Example telemetry output:
{
"recovered": [
{
"pod_name": "backend-7d8f9c-xyz",
"namespace": "production",
"pod_rescheduling_time": 43.62235879898071,
"pod_readiness_time": 0.0,
"total_recovery_time": 43.62235879898071
}
],
"unrecovered": []
}
1 - Container Scenarios using Krkn
Example Config
The following are the components of Kubernetes for which a basic chaos scenario config exists today.
scenarios:
- name: "<name of scenario>"
namespace: "<specific namespace>" # can specify "*" if you want to find in all namespaces
label_selector: "<label of pod(s)>"
container_name: "<specific container name>" # This is optional, can take out and will kill all containers in all pods found under namespace and label
pod_names: # This is optional, can take out and will select all pods with given namespace and label
- <pod_name>
exclude_label: "<label to exclude pods from chaos>" # Optional: pods matching this label will be excluded from disruption
count: <number of containers to disrupt, default=1>
action: <kill signal to run. For example 1 ( hang up ) or 9. Default is set to 1>
expected_recovery_time: <number of seconds to wait for container to be running again> (defaults to 120seconds)
How to Use Plugin Name
Add the plugin name to the list of chaos_scenarios section in the config/config.yaml file
kraken:
kubeconfig_path: ~/.kube/config # Path to kubeconfig
..
chaos_scenarios:
- container_scenarios:
- scenarios/<scenario_name>.yaml
2 - Container Scenarios using Krkn-hub
This scenario disrupts the containers matching the label in the specified namespace on a Kubernetes/OpenShift cluster.
Run
If enabling Cerberus to monitor the cluster and pass/fail the scenario post chaos, refer docs. Make sure to start it before injecting the chaos and set CERBERUS_ENABLED environment variable for the chaos injection container to autoconnect.

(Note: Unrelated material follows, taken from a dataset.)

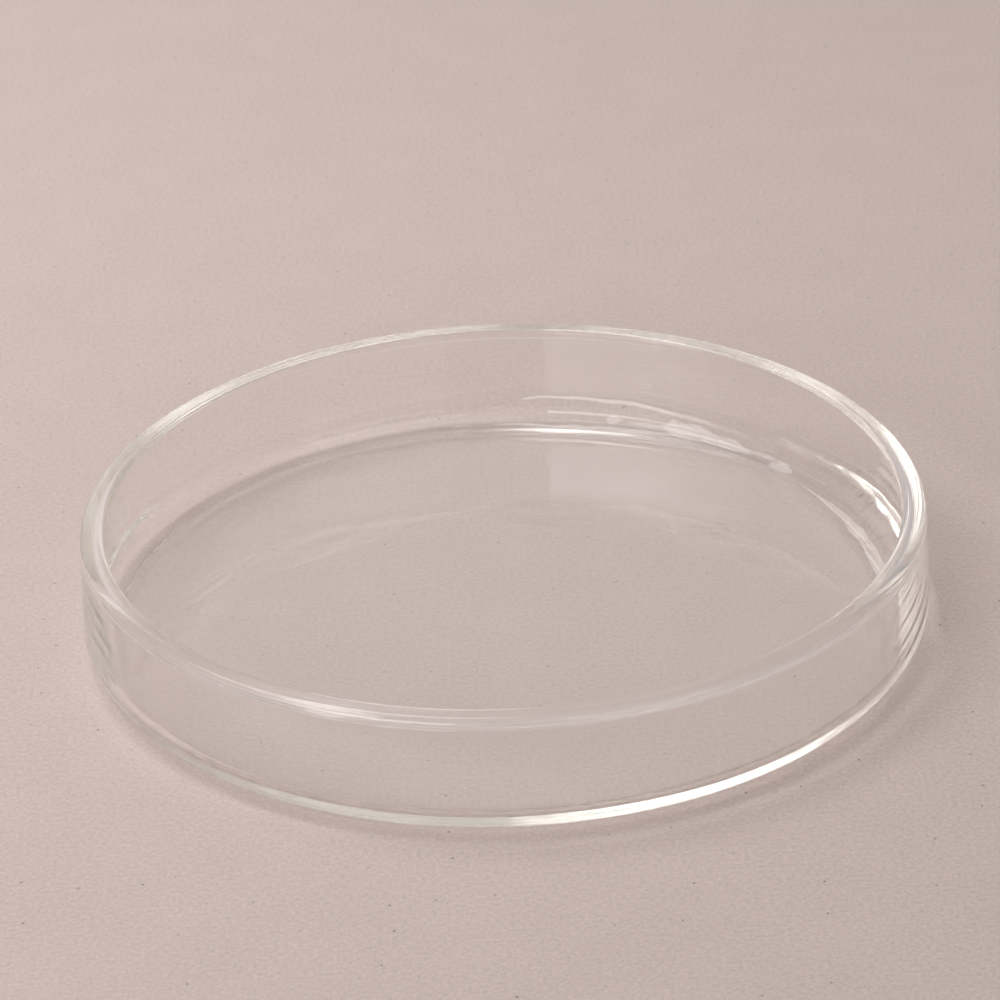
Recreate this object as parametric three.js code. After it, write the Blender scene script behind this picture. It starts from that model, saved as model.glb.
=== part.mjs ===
// Glass petri dish, 100 x 15 mm: a shallow pressed-glass dish and its loose overlapping lid.
//
// Millimetres, +Z up. The origin is the centre of the dish's underside, where it stands on the
// bench. The dish stands open. The lid lies beside it on +X, upside down on its flat top, with
// its skirt up.
import * as THREE from "three";

// ---- sizes -----------------------------------------------------------------
// Dish and lid are the same kind of cup, each described here standing with its open edge up.

const DISH = {
  edgeRadius: 50.0, //      outside, at the rim: a 100 mm dish
  heelRadius: 50.45, //     outside, just above the heel: the wall leans in towards the rim
  height: 15.0, //          underside to rim
  floor: 1.9, //            thickness of the flat floor
  edgeWall: 2.9, //         thickness at the rim, where the melted edge forms a bead
  beadHeight: 1.1, //       over which the bead runs out into the thinner wall
  boreHeelRadius: 48.6, //  inside, at the foot of the wall
  heelRound: 3.6, //        round outer heel
  floorFillet: 2.5, //      between the floor and the wall
  edgeRoundOut: 1.15, //    melted edge on the outside of the flat rim
  edgeRoundIn: 0.7, //      melted edge on its inside
};

const LID_MOUTH_BORE_RADIUS = 51.9; // inside, at the skirt's open edge
const LID_MOUTH_WALL = 2.8; //         thickness there, with its bead

const LID = {
  edgeRadius: LID_MOUTH_BORE_RADIUS + LID_MOUTH_WALL,
  heelRadius: 54.3, //      outside, just above the round corner: the skirt flares to its edge
  height: 14.8, //          the top's outer face to the skirt's open edge
  floor: 2.6, //            thickness of the flat top
  edgeWall: LID_MOUTH_WALL,
  beadHeight: 1.0, //       over which the bead runs out
  boreHeelRadius: 52.4, //  inside, where the skirt meets the top
  heelRound: 3.4, //        round outer corner between the top and the skirt
  floorFillet: 2.2, //      inside that corner, clear of the dish's rim when closed
  edgeRoundOut: 1.0, //     melted edge on the outside of the skirt's open edge
  edgeRoundIn: 0.7, //      melted edge on its inside
};

// The lid comes off by turning over about a line along Y, so it comes to rest twice as far
// from the dish's axis as that line.
const TURN_CLEARANCE = 20.0; // from the skirt's bore to the line
const TURN_LINE_X = LID_MOUTH_BORE_RADIUS + TURN_CLEARANCE;
const LID_REST_X = 2 * TURN_LINE_X;

// ---- resolution ------------------------------------------------------------
const SEGMENTS = 96; // around the axis
const STEPS = { heel: 7, edgeOut: 5, edgeIn: 4, bead: 5, fillet: 6 }; // along the profile

// ---- profile ---------------------------------------------------------------
// Profile points are (radius, height). Angles are in degrees, 0 outward and 90 up.

function arc({ center: [centerRadius, centerHeight], radius, from, to, steps }) {
  const points = [];
  for (let i = 0; i <= steps; i++) {
    const angle = THREE.MathUtils.degToRad(from + ((to - from) * i) / steps);
    points.push(
      new THREE.Vector2(
        centerRadius + radius * Math.cos(angle),
        centerHeight + radius * Math.sin(angle),
      ),
    );
  }
  return points;
}

// Inner side of the bead: an S-curve running down from the edge to the bore. Its first point
// is left out, because the arc before it ends there.
function bead({ topRadius, topHeight, bottomRadius, height, steps }) {
  const points = [];
  for (let i = 1; i <= steps; i++) {
    const t = i / steps;
    const ease = t * t * (3 - 2 * t);
    points.push(
      new THREE.Vector2(topRadius + (bottomRadius - topRadius) * ease, topHeight - height * t),
    );
  }
  return points;
}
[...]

$ podman run --name=<container_name> --net=host --pull=always --env-host=true -v <path-to-kube-config>:/home/krkn/.kube/config:Z -d containers.krkn-chaos.dev/krkn-chaos/krkn-hub:container-scenarios
$ podman logs -f <container_name or container_id> # Streams Kraken logs
$ podman inspect <container-name or container-id> --format "{{.State.ExitCode}}" # Outputs exit code which can considered as pass/fail for the scenario
Note
–env-host: This option is not available with the remote Podman client, including Mac and Windows (excluding WSL2) machines.

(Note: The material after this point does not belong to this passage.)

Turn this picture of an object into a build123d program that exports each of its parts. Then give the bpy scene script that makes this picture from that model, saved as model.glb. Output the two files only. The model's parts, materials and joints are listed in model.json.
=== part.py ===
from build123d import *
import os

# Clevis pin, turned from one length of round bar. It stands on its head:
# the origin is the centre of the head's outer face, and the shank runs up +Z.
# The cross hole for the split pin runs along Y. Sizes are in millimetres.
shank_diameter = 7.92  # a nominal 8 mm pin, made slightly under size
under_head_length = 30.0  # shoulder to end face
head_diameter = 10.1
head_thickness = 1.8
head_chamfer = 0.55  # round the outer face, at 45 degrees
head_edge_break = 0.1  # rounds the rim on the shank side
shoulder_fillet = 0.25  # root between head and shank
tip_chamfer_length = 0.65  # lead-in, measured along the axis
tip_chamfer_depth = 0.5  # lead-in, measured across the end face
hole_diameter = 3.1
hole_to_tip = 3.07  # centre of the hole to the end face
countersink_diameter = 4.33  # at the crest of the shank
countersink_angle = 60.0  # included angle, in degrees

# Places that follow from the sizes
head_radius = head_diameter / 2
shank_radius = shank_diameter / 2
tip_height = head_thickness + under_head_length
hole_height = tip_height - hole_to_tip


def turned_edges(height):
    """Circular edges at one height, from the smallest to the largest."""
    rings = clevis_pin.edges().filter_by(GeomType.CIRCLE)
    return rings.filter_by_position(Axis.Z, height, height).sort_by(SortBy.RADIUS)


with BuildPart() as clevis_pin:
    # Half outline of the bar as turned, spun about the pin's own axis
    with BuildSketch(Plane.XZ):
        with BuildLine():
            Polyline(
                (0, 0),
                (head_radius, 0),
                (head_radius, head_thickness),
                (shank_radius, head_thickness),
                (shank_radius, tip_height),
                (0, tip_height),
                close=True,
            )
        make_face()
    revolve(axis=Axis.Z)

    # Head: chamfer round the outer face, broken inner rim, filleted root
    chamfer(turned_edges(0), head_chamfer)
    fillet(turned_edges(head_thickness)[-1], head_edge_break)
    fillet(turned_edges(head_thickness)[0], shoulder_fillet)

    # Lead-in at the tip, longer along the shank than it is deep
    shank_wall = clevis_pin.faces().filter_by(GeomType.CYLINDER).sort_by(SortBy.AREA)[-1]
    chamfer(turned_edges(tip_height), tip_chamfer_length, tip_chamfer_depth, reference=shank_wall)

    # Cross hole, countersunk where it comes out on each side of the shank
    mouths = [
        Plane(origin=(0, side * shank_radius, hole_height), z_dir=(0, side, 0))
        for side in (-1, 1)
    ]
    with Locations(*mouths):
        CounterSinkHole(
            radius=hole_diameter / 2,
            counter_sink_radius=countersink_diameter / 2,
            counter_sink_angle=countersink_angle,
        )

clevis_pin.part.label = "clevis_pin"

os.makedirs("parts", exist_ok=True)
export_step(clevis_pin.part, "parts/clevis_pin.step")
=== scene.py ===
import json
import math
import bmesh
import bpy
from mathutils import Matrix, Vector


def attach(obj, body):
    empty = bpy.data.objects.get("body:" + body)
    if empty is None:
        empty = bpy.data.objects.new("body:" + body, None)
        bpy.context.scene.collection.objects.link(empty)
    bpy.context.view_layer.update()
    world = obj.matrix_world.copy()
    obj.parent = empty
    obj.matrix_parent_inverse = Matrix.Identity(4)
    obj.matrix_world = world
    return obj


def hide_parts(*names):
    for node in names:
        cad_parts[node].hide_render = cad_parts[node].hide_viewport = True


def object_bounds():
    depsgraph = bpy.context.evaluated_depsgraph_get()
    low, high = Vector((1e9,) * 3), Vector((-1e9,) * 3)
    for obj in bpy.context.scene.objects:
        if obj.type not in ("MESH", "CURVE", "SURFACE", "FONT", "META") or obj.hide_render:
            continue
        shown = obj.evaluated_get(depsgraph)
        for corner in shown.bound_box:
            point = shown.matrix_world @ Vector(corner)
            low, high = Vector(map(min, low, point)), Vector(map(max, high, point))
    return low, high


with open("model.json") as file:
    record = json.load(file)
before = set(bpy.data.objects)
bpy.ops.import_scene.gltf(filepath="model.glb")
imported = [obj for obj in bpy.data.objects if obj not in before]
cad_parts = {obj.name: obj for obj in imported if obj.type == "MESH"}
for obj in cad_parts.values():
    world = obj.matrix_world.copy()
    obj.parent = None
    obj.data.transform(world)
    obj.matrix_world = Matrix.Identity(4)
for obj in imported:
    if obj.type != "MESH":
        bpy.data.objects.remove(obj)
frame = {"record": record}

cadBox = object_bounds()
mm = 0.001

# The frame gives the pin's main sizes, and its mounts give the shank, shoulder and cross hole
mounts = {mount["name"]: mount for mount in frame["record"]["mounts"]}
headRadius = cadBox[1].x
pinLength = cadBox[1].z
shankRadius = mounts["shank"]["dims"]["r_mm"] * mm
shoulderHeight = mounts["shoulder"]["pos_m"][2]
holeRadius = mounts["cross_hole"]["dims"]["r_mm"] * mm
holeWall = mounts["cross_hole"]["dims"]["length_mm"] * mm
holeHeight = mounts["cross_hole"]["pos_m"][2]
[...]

Without the –env-host option you’ll have to set each enviornment variable on the podman command line like -e <VARIABLE>=<value>$ docker run $(./get_docker_params.sh) --name=<container_name> --net=host --pull=always -v <path-to-kube-config>:/home/krkn/.kube/config:Z -d containers.krkn-chaos.dev/krkn-chaos/krkn-hub:container-scenarios
OR
$ docker run -e <VARIABLE>=<value> --net=host --pull=always -v <path-to-kube-config>:/home/krkn/.kube/config:Z -d containers.krkn-chaos.dev/krkn-chaos/krkn-hub:container-scenarios
$ docker logs -f <container_name or container_id> # Streams Kraken logs
$ docker inspect <container-name or container-id> --format "{{.State.ExitCode}}" # Outputs exit code which can considered as pass/fail for the scenario
Tip
Because the container runs with a non-root user, ensure the kube config is globally readable before mounting it in the container. You can achieve this with the following commands:
kubectl config view --flatten > ~/kubeconfig && chmod 444 ~/kubeconfig && docker run $(./get_docker_params.sh) --name=<container_name> --net=host --pull=always -v ~kubeconfig:/home/krkn/.kube/config:Z -d containers.krkn-chaos.dev/krkn-chaos/krkn-hub:<scenario>Supported parameters
The following environment variables can be set on the host running the container to tweak the scenario/faults being injected:
Example if –env-host is used:
export <parameter_name>=<value>
OR on the command line like example:
-e <VARIABLE>=<value>
See list of variables that apply to all scenarios here that can be used/set in addition to these scenario specific variables
| Parameter | Description | Default |
|---|
| NAMESPACE | Targeted namespace in the cluster | openshift-etcd |
| LABEL_SELECTOR | Label of the container(s) to target | k8s-app=etcd |
| EXCLUDE_LABEL | Pods to exclude after getting list of pods from LABEL_SELECTOR to target. For example “app=foo” | No default |
| DISRUPTION_COUNT | Number of container to disrupt | 1 |
| CONTAINER_NAME | Name of the container to disrupt | etcd |
| ACTION | kill signal to run. For example 1 ( hang up ) or 9 | 1 |
| EXPECTED_RECOVERY_TIME | Time to wait before checking if all containers that were affected recover properly | 60 |
Note
Set NAMESPACE environment variable to openshift-.* to pick and disrupt pods randomly in openshift system namespaces, the DAEMON_MODE can also be enabled to disrupt the pods every x seconds in the background to check the reliability.Note
In case of using custom metrics profile or alerts profile when CAPTURE_METRICS or ENABLE_ALERTS is enabled, mount the metrics profile from the host on which the container is run using podman/docker under /home/krkn/kraken/config/metrics-aggregated.yaml and /home/krkn/kraken/config/alerts.For example:
$ podman run --name=<container_name> --net=host --pull=always --env-host=true -v <path-to-custom-metrics-profile>:/home/krkn/kraken/config/metrics-aggregated.yaml -v <path-to-custom-alerts-profile>:/home/krkn/kraken/config/alerts -v <path-to-kube-config>:/home/krkn/.kube/config:Z -d containers.krkn-chaos.dev/krkn-chaos/krkn-hub:container-scenarios
Demo
See a demo of this scenario:
3 - Container Scenarios using Krknctl
krknctl run container-scenarios (optional: --<parameter>:<value> )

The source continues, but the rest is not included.